5. Nearby risk multipliers
Double-check whether your location adds extra exposure: open water, mountain terrain, remote trails, sports complexes, campgrounds, construction sites, or roads with frequent poor drainage. These settings shorten your safe decision window.
6. The all-clear decision
People are often careful about going in and careless about going back out. Before resuming your activity, ask whether thunder has fully ended, the storm has clearly moved away, and any flooding or debris issues have been checked. The practical rule is to be conservative on the return.
Common mistakes
Most thunderstorm injuries do not come from a complete lack of awareness. They come from predictable errors in judgment. Knowing the pattern helps you avoid repeating it.
Waiting for visible lightning overhead
If you hear thunder, that is enough to act. Lightning safety rules should not depend on whether you personally saw a bright strike or whether rain has reached your exact block yet.
Using weak shelter
Picnic pavilions, tents, underpasses, open sheds, and covered patios may feel protected from rain but do not solve the lightning problem. Rain shelter and lightning shelter are not the same thing.
Trying to finish the activity first
People delay because they want to complete the hike, walk the dog, finish the game, load the car, or get one last swim in. This is one of the most common bad calls in severe weather. End the activity early and make peace with the inconvenience.
Assuming the danger ends when the rain weakens
Thunderstorms often feel "over" before they are actually clear of your area. Lighter rain does not mean lightning risk is gone. Keep waiting until the storm has clearly moved away.
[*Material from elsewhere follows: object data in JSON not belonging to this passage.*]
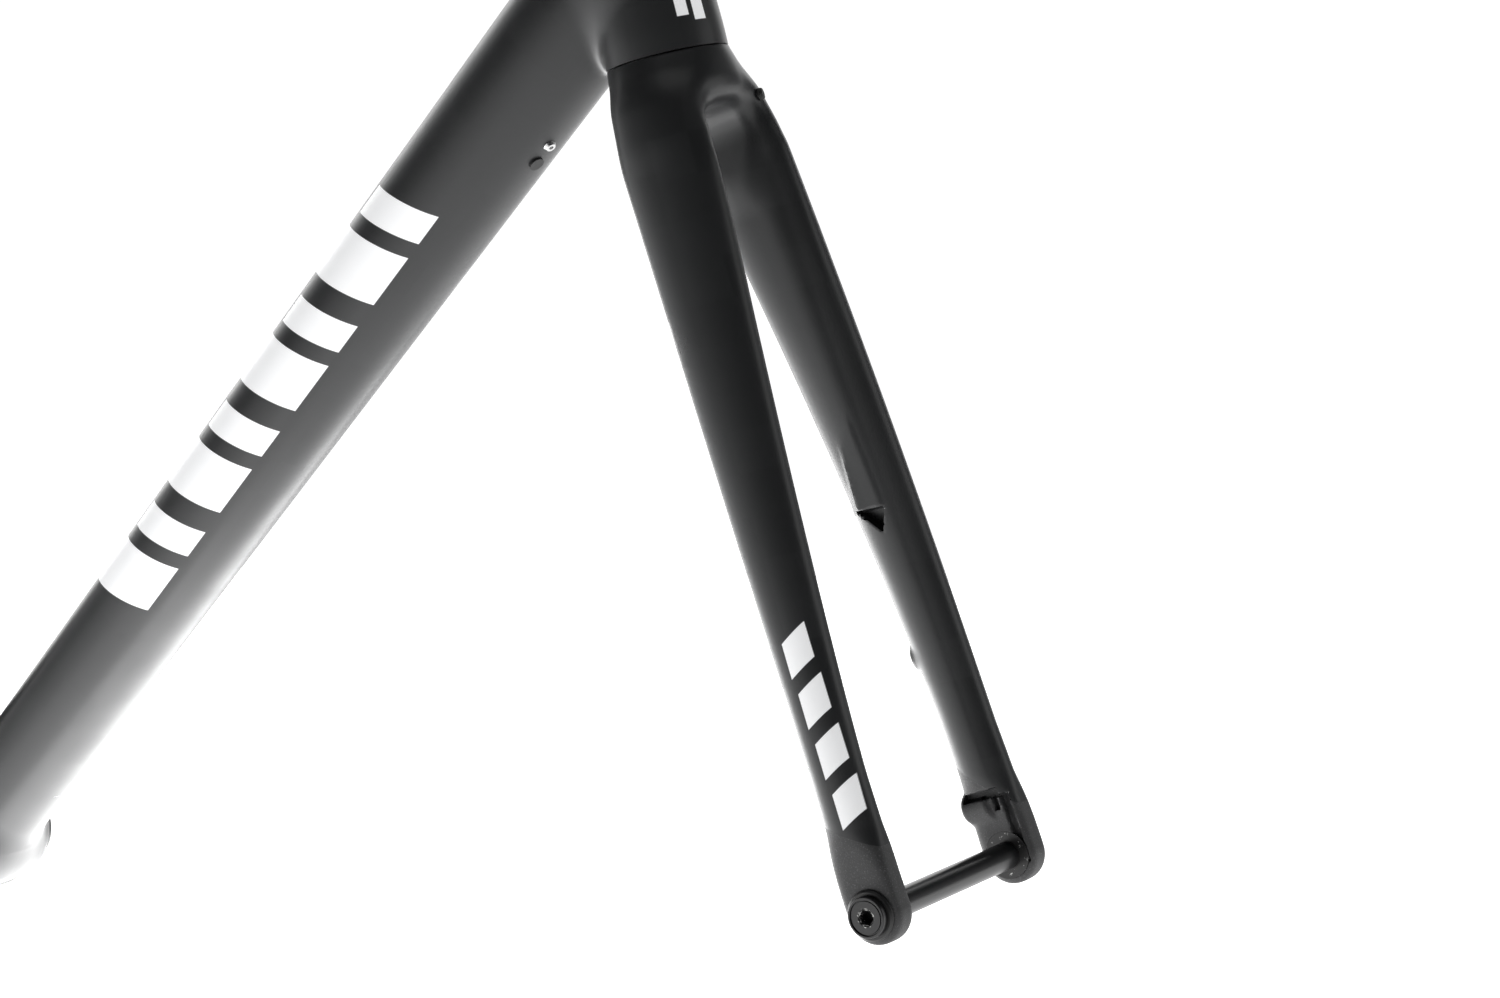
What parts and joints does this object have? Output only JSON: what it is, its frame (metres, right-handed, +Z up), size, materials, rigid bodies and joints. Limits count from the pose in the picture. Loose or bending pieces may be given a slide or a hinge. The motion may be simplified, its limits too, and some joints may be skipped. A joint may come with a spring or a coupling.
{
  "type": "bicycle frameset",
  "caption": "Carbon road disc bicycle frame with its fork, headset and thru-axles, ready to take wheels, stem, seatpost, bottom bracket and flat mount brakes.",
  "frame": {"origin": "centre of the bottom bracket shell", "axes": "+X forward, +Y to the rider's left, +Z up"},
  "size_m": [1.0038, 0.1726, 0.6428],
  "materials": {
    "carbon_skin": "matt clear coat over black carbon",
    "tip_skin": "rough speckled dark grey",
    "black_alloy": "black anodised",
    "axle_alloy": "satin black anodised",
    "bearing_steel": "ground",
    "screw_steel": "bright",
    "rubber": "matt",
    "black_plastic": "satin"
  },
  "bodies": {
    "frame": {"head_tube": "carbon_skin", "top_tube": "carbon_skin", "down_tube": "carbon_skin", "seat_tube": "carbon_skin", "bb_shell": "carbon_skin", "bb_thread_sleeve": "black_alloy", "chainstay_left": "carbon_skin", "chainstay_right": "carbon_skin", "seatstay_left": "carbon_skin", "seatstay_right": "carbon_skin", "dropout_left": "carbon_skin", "dropout_right": "carbon_skin", "derailleur_hanger": "black_alloy", "hanger_nut": "black_alloy", "rear_axle_bushing": "black_alloy", "seat_collar": "black_alloy", "seat_collar_bolt": "screw_steel", "down_tube_bottle_bosses": "black_alloy", "seat_tube_bottle_bosses": "black_alloy", "down_tube_port_plug": "rubber", "down_tube_port_screw": "screw_steel", "bb_port_cover": "rubber", "bb_port_screw": "screw_steel", "rear_brake_sleeves": "black_alloy", "rear_hose_grommet": "rubber", "lower_outer_race": "bearing_steel", "lower_bearing_seals": "rubber", "upper_outer_race": "bearing_steel", "upper_bearing_seals": "rubber"},
    "fork": {"steerer_tube": "carbon_skin", "fork_crown": "carbon_skin", "crown_port_plug": "rubber", "fork_leg_left": "carbon_skin", "fork_leg_right": "carbon_skin", "fork_tip_left": "tip_skin", "fork_tip_right": "tip_skin", "front_brake_inserts": "black_alloy", "front_thread_insert": "black_alloy", "front_axle_bushing": "black_alloy", "crown_race": "bearing_steel", "lower_inner_race": "bearing_steel", "upper_inner_race": "bearing_steel", "compression_ring": "black_alloy", "headset_top_cover": "black_alloy", "headset_spacers": "black_alloy", "expander_sleeve": "black_alloy", "expander_wedge": "black_alloy", "expander_bolt": "screw_steel"},
    "lower_balls": {"lower_bearing_balls": "bearing_steel", "lower_bearing_cage": "black_plastic"},
    "upper_balls": {"upper_bearing_balls": "bearing_steel", "upper_bearing_cage": "black_plastic"},
    "front_washer": {"front_axle_washer": "black_plastic"},
    "front_axle": {"front_axle_shaft": "axle_alloy"},
    "rear_washer": {"rear_axle_washer": "black_plastic"},
    "rear_axle": {"rear_axle_shaft": "axle_alloy"}
  },
  "joints": [
    {"name": "steer", "type": "hinge", "parent": "frame", "child": "fork", "pos_m": [0.42263, 0, 0.4096], "axis": [-0.284, 0, 0.9588], "continuous": true},
    {"name": "lower_balls_roll", "type": "hinge", "parent": "frame", "child": "lower_balls", "pos_m": [0.42263, 0, 0.4096], "axis": [-0.284, 0, 0.9588], "continuous": true},
    {"name": "upper_balls_roll", "type": "hinge", "parent": "frame", "child": "upper_balls", "pos_m": [0.42263, 0, 0.4096], "axis": [-0.284, 0, 0.9588], "continuous": true},
    {"name": "front_axle_pull", "type": "slide", "parent": "fork", "child": "front_washer", "axis": [0, -1, 0], "range_m": [0, 0.13]},
    {"name": "front_axle_turn", "type": "hinge", "parent": "front_washer", "child": "front_axle", "pos_m": [0.57008, 0, 0.07025], "axis": [0, 1, 0], "continuous": true},
    {"name": "rear_axle_pull", "type": "slide", "parent": "frame", "child": "rear_washer", "axis": [0, 1, 0], "range_m": [0, 0.175]},
    {"name": "rear_axle_turn", "type": "hinge", "parent": "rear_washer", "child": "rear_axle", "pos_m": [-0.404, 0, 0.07], "axis": [0, 1, 0], "continuous": true}
  ],
  "couplings": [
    {"joint": "lower_balls_roll", "follows": "steer", "ratio": 0.463},
    {"joint": "upper_balls_roll", "follows": "steer", "ratio": 0.4586}
  ]
}
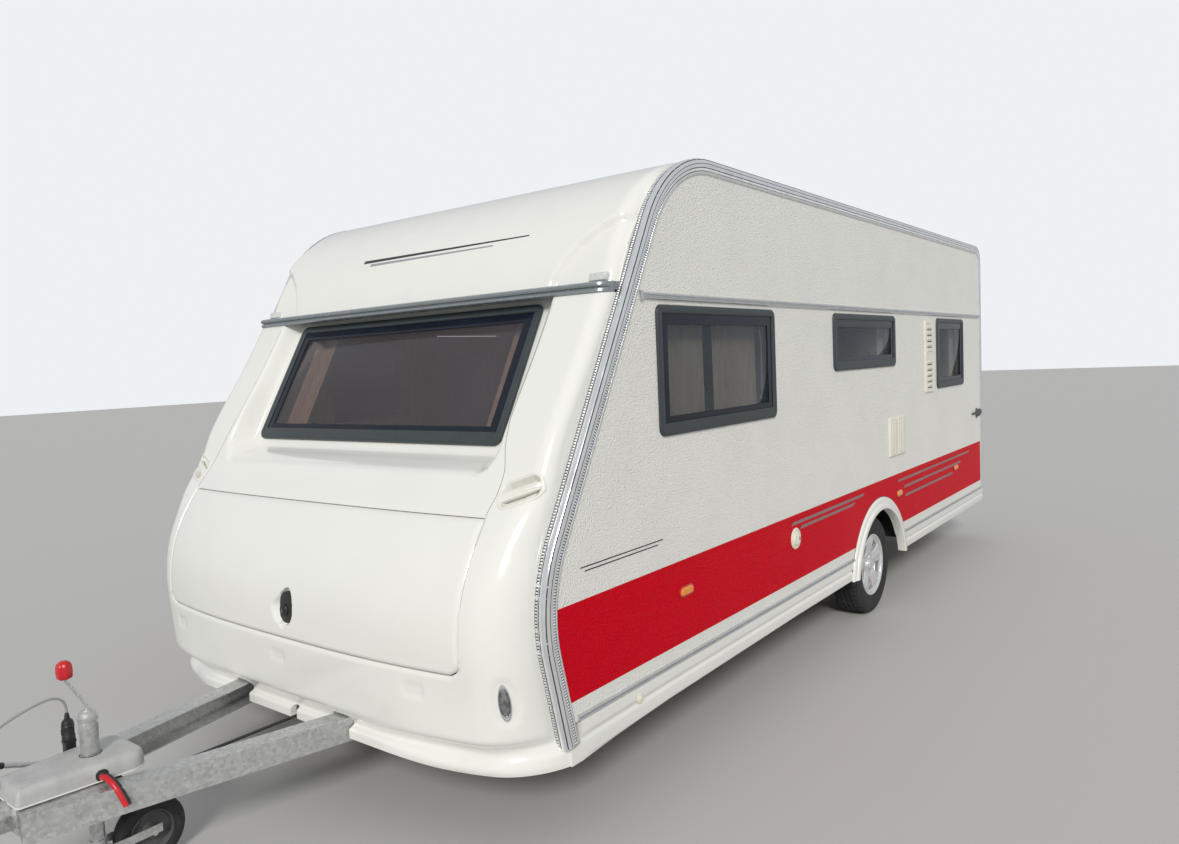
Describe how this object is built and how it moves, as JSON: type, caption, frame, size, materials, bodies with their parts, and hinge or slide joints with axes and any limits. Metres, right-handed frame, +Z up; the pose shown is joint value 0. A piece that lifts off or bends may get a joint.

Forgetting secondary hazards
A thunderstorm is not just a lightning event. Slick roads, poor visibility, tree damage, flash flooding, and power outages can become the bigger problem after the loudest part passes. Keep your plan broad.
Standing near windows or going outside to watch
Storm watching is understandable, but your doorway, porch, and yard are poor places to monitor conditions. Use a weather radar app, local weather updates, and interior viewpoints instead. If you need a wider planning lens across seasons or destinations, our guide to the Best Time to Visit Popular US Destinations by Weather helps with future trip timing.
Ignoring related severe weather alerts
Some thunderstorms remain ordinary. Others escalate into severe storms with damaging wind, hail, tornado risk, or broader travel impacts. If the storm environment changes, your response should change too. This is why it helps to understand the difference between a thunderstorm alert and more serious warning language, especially during peak storm seasons.
When to revisit
This checklist is most useful when you review it before you need it. Revisit your thunderstorm safety plan at the start of storm season, before outdoor trips, and any time your routines change.
- Before spring and summer: Refresh alert settings, check backup batteries, and talk through shelter plans at home, work, or camp.
- Before travel: Review the local weather forecast, hourly storm timing, and route-specific risks for driving or flying.
- Before outdoor events: Decide who is monitoring weather radar or storm tracker tools and what the stop threshold will be.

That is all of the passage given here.